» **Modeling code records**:
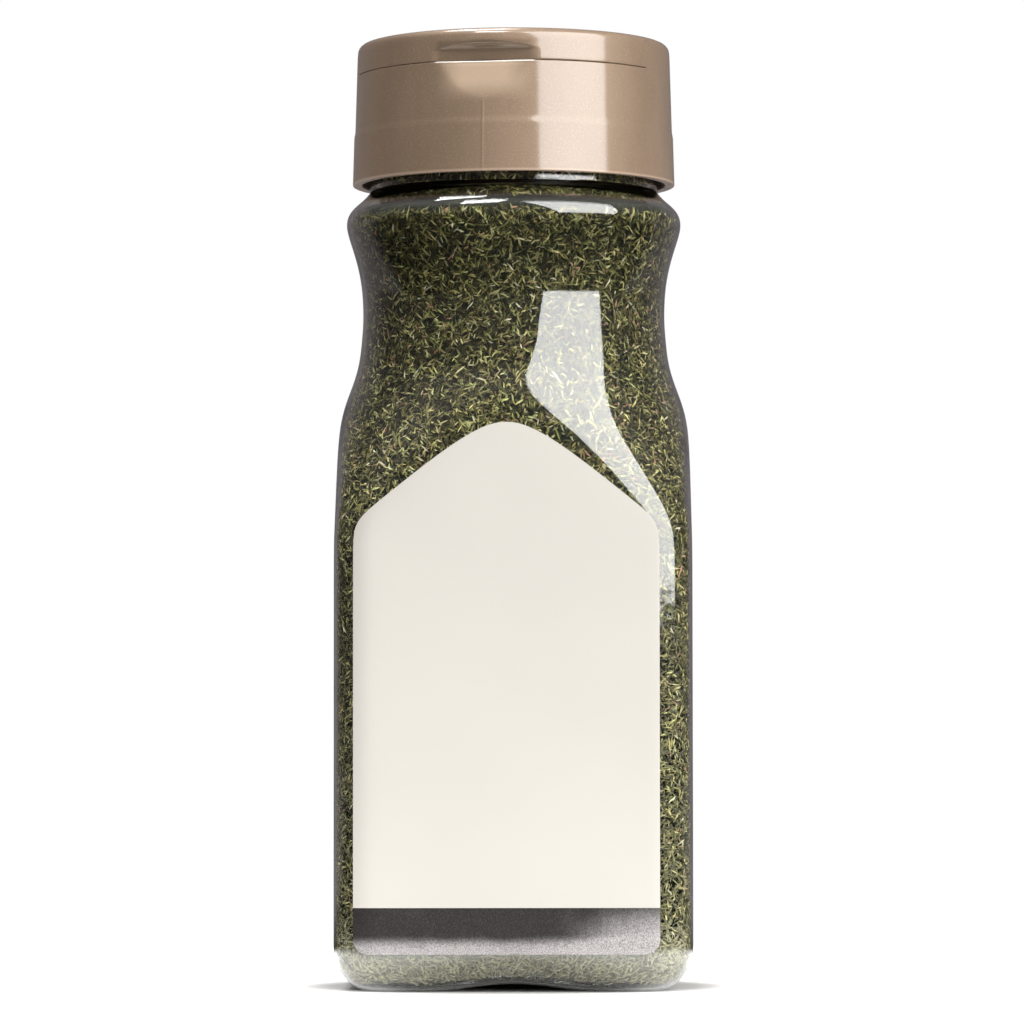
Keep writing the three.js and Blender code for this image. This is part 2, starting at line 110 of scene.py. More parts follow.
def plate(outlines, low, high, edge=0.00012):
    # A flat plate with rounded edges. outlines(e) gives its outline and then its holes',
    # all moved e into the plate
    points, faces, tops, bottoms = [], [], [], []
    tight = outlines(edge)
    for wide, narrow in zip(outlines(0), tight):
        start, count = len(points), len(wide)
        for ring, height in ((narrow, high), (wide, high - edge), (wide, low + edge), (narrow, low)):
            points += [(x, y, height) for x, y in ring]
        for level in range(start, start + 3 * count, count):
            for i in range(count):
                k = (i + 1) % count
                faces.append((level + i, level + k, level + count + k, level + count + i))
        tops += range(start, start + count)
        bottoms += range(start + 3 * count, start + 4 * count)
    for triangle in tessellate_polygon([[Vector((x, y, 0)) for x, y in ring] for ring in tight]):
        faces.append(tuple(tops[i] for i in triangle))
        faces.append(tuple(bottoms[i] for i in triangle))
    return points, faces


def arc(x, y, radius, start, end, count):  # points of a circle about (x, y), between two angles in degrees
    turns = np.radians(np.linspace(start, end, count))
    return [(x + radius * math.cos(turn), y + radius * math.sin(turn)) for turn in turns]


def joined(parts):  # several (points, faces) as one
    points, faces = [], []
    for partPoints, partFaces in parts:
        start = len(points)
        points += [tuple(p) for p in partPoints]
        faces += [tuple(start + i for i in face) for face in partFaces]
    return points, faces


def dress(name, mesh, material, body, node):  # a piece that stands for a node and rides on its body
    mesh.name = name
    mesh.materials.append(material)
    made = newObject(name, mesh)
    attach(made, body)
    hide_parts(node)


class Signal:  # a socket's output in shader maths
    def __init__(self, shader, output):
        self.shader = shader
        self.output = output

    def __add__(self, other):
        return self.shader.maths("ADD", self, other)

    def __radd__(self, other):
        return self.shader.maths("ADD", other, self)

    def __sub__(self, other):
        return self.shader.maths("SUBTRACT", self, other)

    def __rsub__(self, other):
        return self.shader.maths("SUBTRACT", other, self)

    def __mul__(self, other):
        return self.shader.maths("MULTIPLY", self, other)

    def __rmul__(self, other):
        return self.shader.maths("MULTIPLY", other, self)

    def __lt__(self, other):
        return self.shader.maths("LESS_THAN", self, other)

    def between(self, low, high):  # 0 at low, 1 at high, smooth and held beyond them
        sockets = {"Value": self, "From Min": low, "From Max": high}
        return self.shader.node("ShaderNodeMapRange", {"interpolation_type": "SMOOTHSTEP"}, sockets)


class Shader:
    def __init__(self, name, tree=None):
        if tree is None:
            self.material = bpy.data.materials.new(name)
            self.material.use_nodes = True
            tree = self.material.node_tree
        self.tree = tree
        tree.nodes.clear()

    def node(self, kind, settings=None, sockets=None, output=0):
        made = self.tree.nodes.new(kind)
        for name, value in (settings or {}).items():
            setattr(made, name, value)
        for name, value in (sockets or {}).items():
            socket = made.inputs[name]
            if isinstance(value, Signal):
                self.tree.links.new(value.output, socket)
            elif socket.type == "RGBA" and not isinstance(value, (int, float)):
                socket.default_value = (*value, 1)
            else:
                socket.default_value = value
        return Signal(self, made.outputs[output]) if made.outputs else None

    def maths(self, operation, *values):
        return self.node("ShaderNodeMath", {"operation": operation}, dict(enumerate(values)))

    def mixColour(self, factor, first, second, blend="MIX"):
        # On a Mix node set to colours, inputs 6 and 7 are A and B, and output 2 is the result
        settings = {"data_type": "RGBA", "blend_type": blend}
        return self.node("ShaderNodeMix", settings, {0: factor, 6: first, 7: second}, 2)

    def place(self):  # where a point lies on the object, in metres
        return self.node("ShaderNodeTexCoord", output="Object")

    def noise(self, scale, detail=3, roughness=0.5, vector=None, output="Fac"):
        sockets = {"Vector": vector or self.place(), "Scale": scale, "Detail": detail, "Roughness": roughness}
        return self.node("ShaderNodeTexNoise", {}, sockets, output)

    def stretched(self, x, y, z):  # the place with its axes scaled
        return self.node("ShaderNodeVectorMath", {"operation": "MULTIPLY"}, {0: self.place(), 1: (x, y, z)})

    def axis(self, name, vector=None):
        return self.node("ShaderNodeSeparateXYZ", {}, {"Vector": vector or self.place()}, name)

    def ray(self, kind):  # 1 on rays of this kind, 0 on others
        return self.node("ShaderNodeLightPath", output=f"Is {kind} Ray")

    def bump(self, height, strength, distance):
        return self.node("ShaderNodeBump", {}, {"Height": height, "Strength": strength, "Distance": distance})

    def surface(self, **sockets):
        named = {name.replace("_", " "): value for name, value in sockets.items()}
        return self.node("ShaderNodeBsdfPrincipled", {}, named)

    def finish(self, surface):
        self.node("ShaderNodeOutputMaterial", {}, {"Surface": surface})
        return self.material


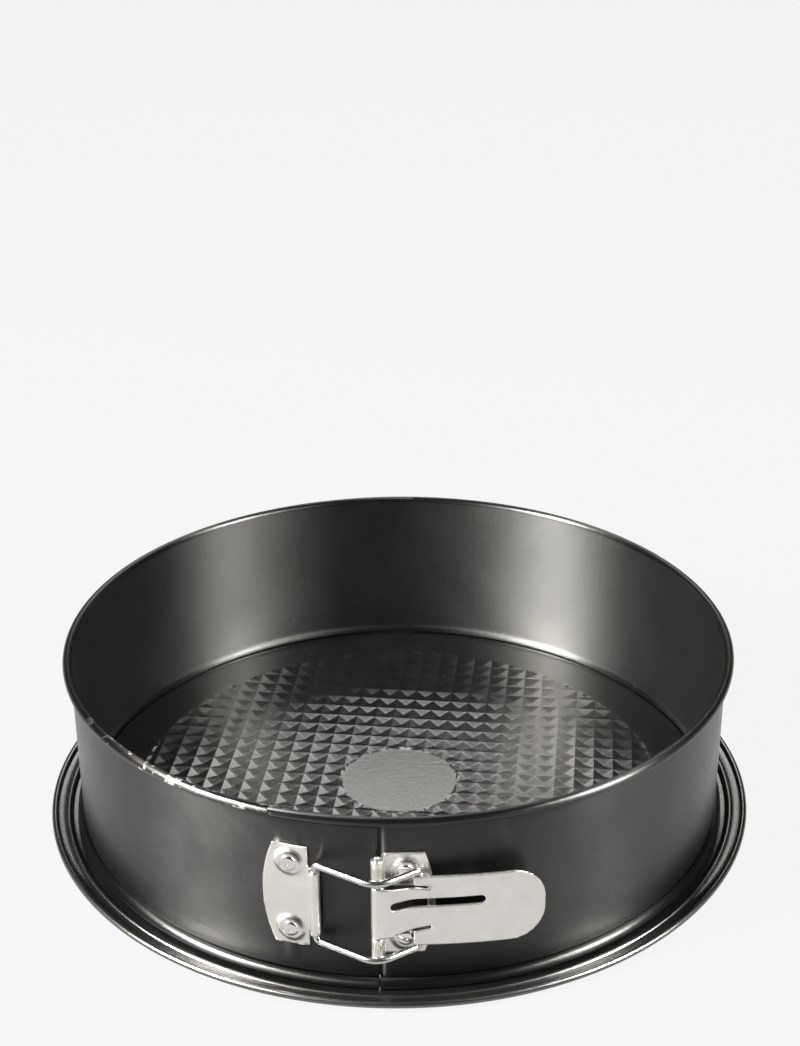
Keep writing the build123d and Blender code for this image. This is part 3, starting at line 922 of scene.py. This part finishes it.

» **Exercise instructions**:
Output the data above exactly, please, line for line.

» **Complete response**:
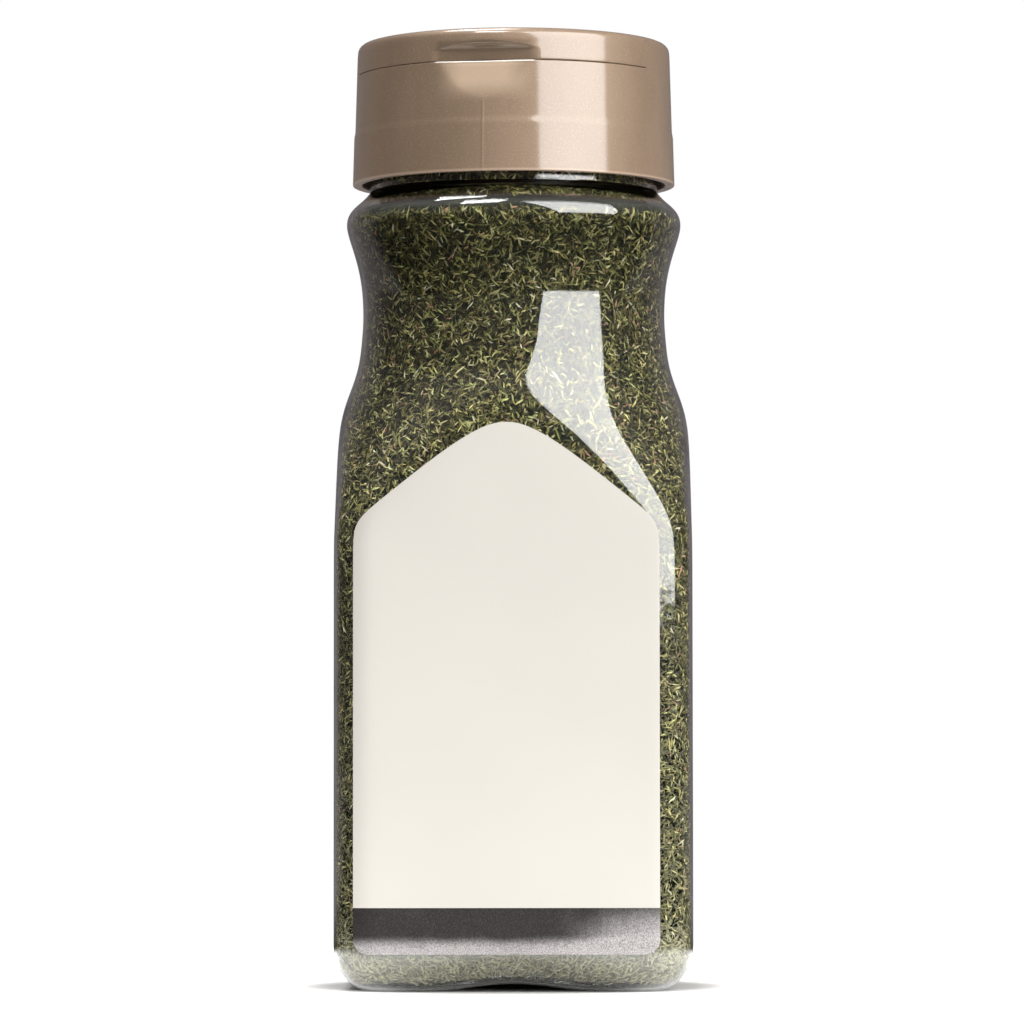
Keep writing the three.js and Blender code for this image. This is part 2, starting at line 110 of scene.py. More parts follow.
def plate(outlines, low, high, edge=0.00012):
    # A flat plate with rounded edges. outlines(e) gives its outline and then its holes',
    # all moved e into the plate
    points, faces, tops, bottoms = [], [], [], []
    tight = outlines(edge)
    for wide, narrow in zip(outlines(0), tight):
        start, count = len(points), len(wide)
        for ring, height in ((narrow, high), (wide, high - edge), (wide, low + edge), (narrow, low)):
            points += [(x, y, height) for x, y in ring]
        for level in range(start, start + 3 * count, count):
            for i in range(count):
                k = (i + 1) % count
                faces.append((level + i, level + k, level + count + k, level + count + i))
        tops += range(start, start + count)
        bottoms += range(start + 3 * count, start + 4 * count)
    for triangle in tessellate_polygon([[Vector((x, y, 0)) for x, y in ring] for ring in tight]):
        faces.append(tuple(tops[i] for i in triangle))
        faces.append(tuple(bottoms[i] for i in triangle))
    return points, faces


def arc(x, y, radius, start, end, count):  # points of a circle about (x, y), between two angles in degrees
    turns = np.radians(np.linspace(start, end, count))
    return [(x + radius * math.cos(turn), y + radius * math.sin(turn)) for turn in turns]


def joined(parts):  # several (points, faces) as one
    points, faces = [], []
    for partPoints, partFaces in parts:
        start = len(points)
        points += [tuple(p) for p in partPoints]
        faces += [tuple(start + i for i in face) for face in partFaces]
    return points, faces


def dress(name, mesh, material, body, node):  # a piece that stands for a node and rides on its body
    mesh.name = name
    mesh.materials.append(material)
    made = newObject(name, mesh)
    attach(made, body)
    hide_parts(node)


class Signal:  # a socket's output in shader maths
    def __init__(self, shader, output):
        self.shader = shader
        self.output = output

    def __add__(self, other):
        return self.shader.maths("ADD", self, other)

    def __radd__(self, other):
        return self.shader.maths("ADD", other, self)

    def __sub__(self, other):
        return self.shader.maths("SUBTRACT", self, other)

    def __rsub__(self, other):
        return self.shader.maths("SUBTRACT", other, self)

    def __mul__(self, other):
        return self.shader.maths("MULTIPLY", self, other)

    def __rmul__(self, other):
        return self.shader.maths("MULTIPLY", other, self)

    def __lt__(self, other):
        return self.shader.maths("LESS_THAN", self, other)

    def between(self, low, high):  # 0 at low, 1 at high, smooth and held beyond them
        sockets = {"Value": self, "From Min": low, "From Max": high}
        return self.shader.node("ShaderNodeMapRange", {"interpolation_type": "SMOOTHSTEP"}, sockets)


class Shader:
    def __init__(self, name, tree=None):
        if tree is None:
            self.material = bpy.data.materials.new(name)
            self.material.use_nodes = True
            tree = self.material.node_tree
        self.tree = tree
        tree.nodes.clear()

    def node(self, kind, settings=None, sockets=None, output=0):
        made = self.tree.nodes.new(kind)
        for name, value in (settings or {}).items():
            setattr(made, name, value)
        for name, value in (sockets or {}).items():
            socket = made.inputs[name]
            if isinstance(value, Signal):
                self.tree.links.new(value.output, socket)
            elif socket.type == "RGBA" and not isinstance(value, (int, float)):
                socket.default_value = (*value, 1)
            else:
                socket.default_value = value
        return Signal(self, made.outputs[output]) if made.outputs else None

    def maths(self, operation, *values):
        return self.node("ShaderNodeMath", {"operation": operation}, dict(enumerate(values)))

    def mixColour(self, factor, first, second, blend="MIX"):
        # On a Mix node set to colours, inputs 6 and 7 are A and B, and output 2 is the result
        settings = {"data_type": "RGBA", "blend_type": blend}
        return self.node("ShaderNodeMix", settings, {0: factor, 6: first, 7: second}, 2)

    def place(self):  # where a point lies on the object, in metres
        return self.node("ShaderNodeTexCoord", output="Object")

    def noise(self, scale, detail=3, roughness=0.5, vector=None, output="Fac"):
        sockets = {"Vector": vector or self.place(), "Scale": scale, "Detail": detail, "Roughness": roughness}
        return self.node("ShaderNodeTexNoise", {}, sockets, output)

    def stretched(self, x, y, z):  # the place with its axes scaled
        return self.node("ShaderNodeVectorMath", {"operation": "MULTIPLY"}, {0: self.place(), 1: (x, y, z)})

    def axis(self, name, vector=None):
        return self.node("ShaderNodeSeparateXYZ", {}, {"Vector": vector or self.place()}, name)

    def ray(self, kind):  # 1 on rays of this kind, 0 on others
        return self.node("ShaderNodeLightPath", output=f"Is {kind} Ray")

    def bump(self, height, strength, distance):
        return self.node("ShaderNodeBump", {}, {"Height": height, "Strength": strength, "Distance": distance})

    def surface(self, **sockets):
        named = {name.replace("_", " "): value for name, value in sockets.items()}
        return self.node("ShaderNodeBsdfPrincipled", {}, named)

    def finish(self, surface):
        self.node("ShaderNodeOutputMaterial", {}, {"Surface": surface})
        return self.material


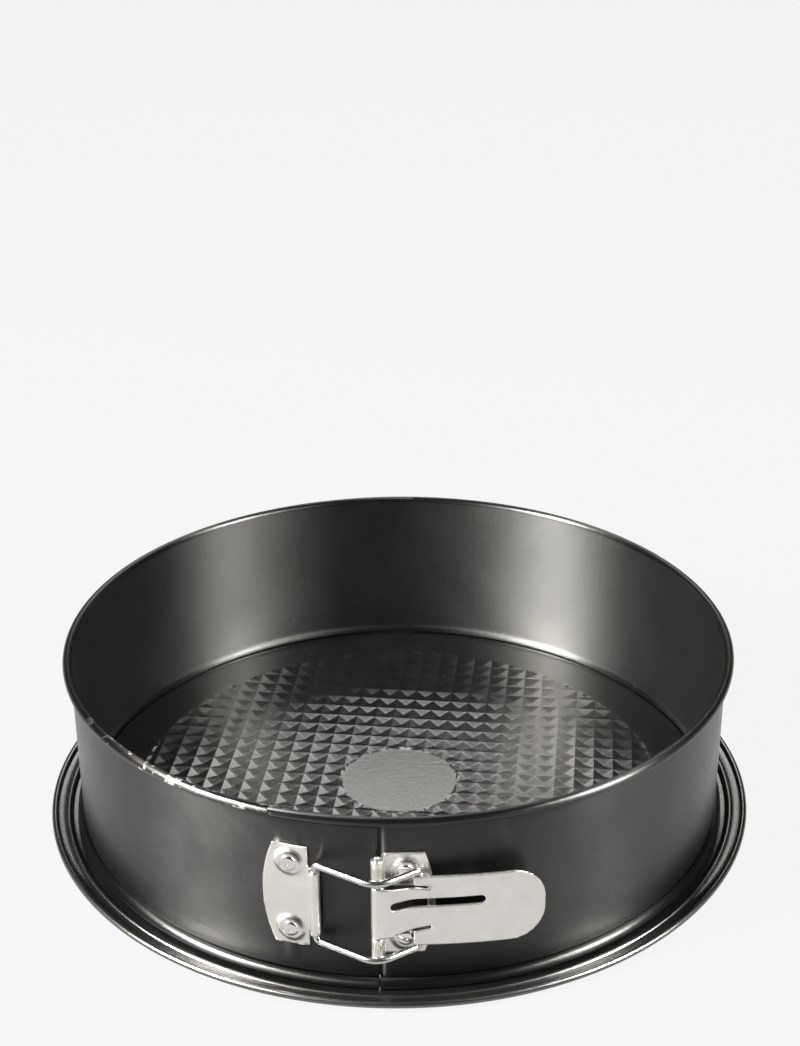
Keep writing the build123d and Blender code for this image. This is part 3, starting at line 922 of scene.py. This part finishes it.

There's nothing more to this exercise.